All-frequency IGS phase clock/bias product combination to improve PPP ambiguity resolution

Satellite product combination has been a major effort for the International GNSS Service Analysis Center Coordinator to improve the robustness of orbits, clocks and biases over original AC-specific contributions. While the orbit and clock combinations have been well documented, combining phase biases is more of a challenge since they have to be aligned with the clocks precisely to preserve the exactitude of integer ambiguities in precise point positioning (PPP). In the case of dual-frequency signals, frequency-specific phase biases are first translated into an ionosphere-free form to agree with the IGS satellite clocks, and they can then be integrated as integer clocks to facilitate a joint combination.

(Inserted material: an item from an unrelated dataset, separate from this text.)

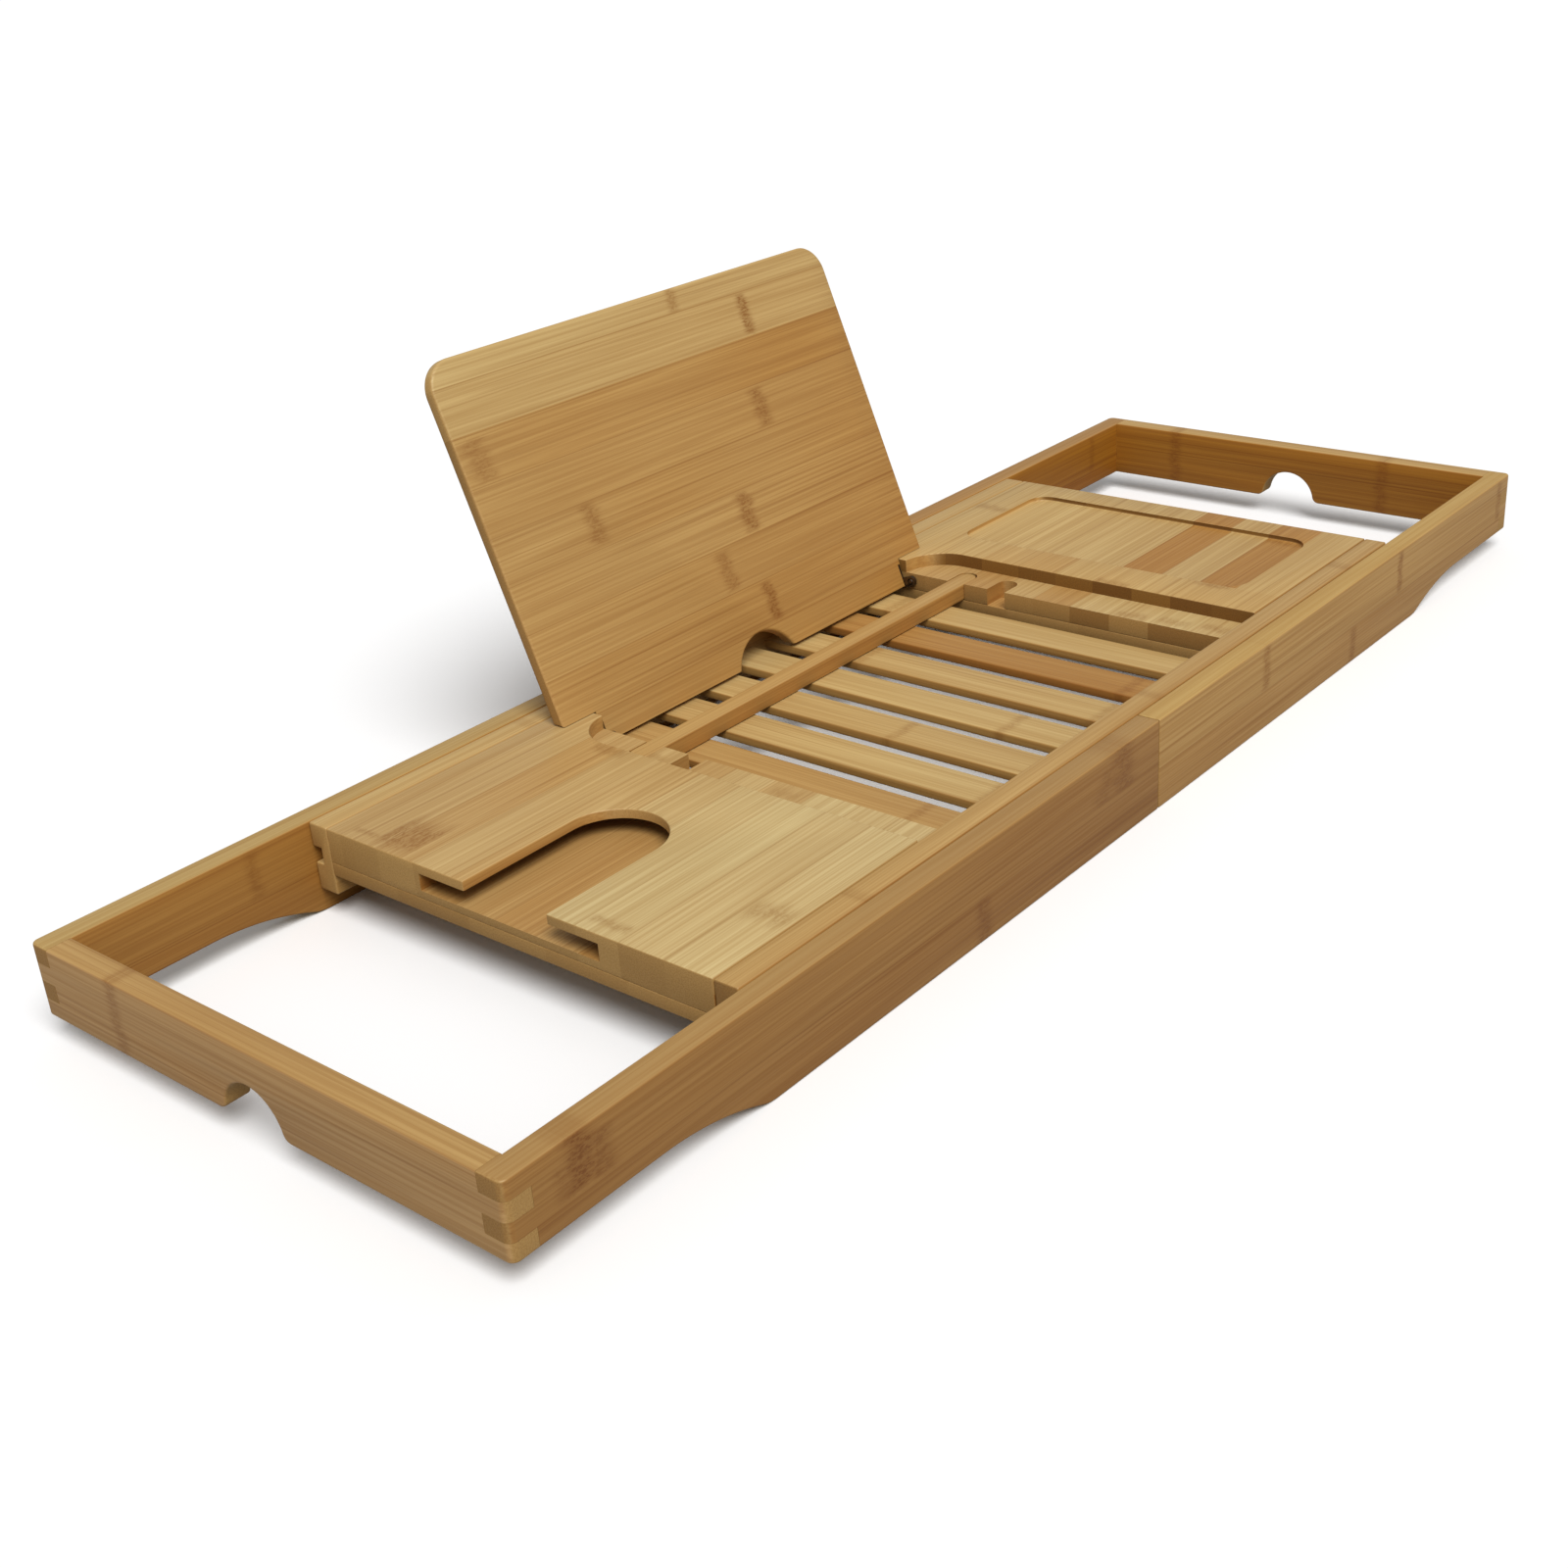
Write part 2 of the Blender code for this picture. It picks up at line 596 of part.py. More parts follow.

However, regarding multi-frequency phase biases, forming their ionosphere-free counterparts would be cumbersome as they are linearly dependent. We therefore propose a concept of “frequency-specific integer clock” where all third-frequency phase biases are integrated individually with satellite clocks to enable an efficient frequency-wise combination. The resultant combined product will ensure all-frequency PPP ambiguity resolution over any frequency choices and observable combinations. Our combination test based on the GPS/Galileo satellite products from four IGS-ACs in 2020 showed that the mean phase clock/bias consistencies among ACs for all third-frequency signals (i.e., GPS L5, Galileo E6 and E5b) were as high as 10 ps, and the ambiguity fixing rates were all around 95%. Both quantities reached the same levels as those for the baseline frequencies (i.e., GPS L1/L2 and Galileo E1/E5a). The combined products outperformed AC-specific products since outlier contributions were excluded in the combination.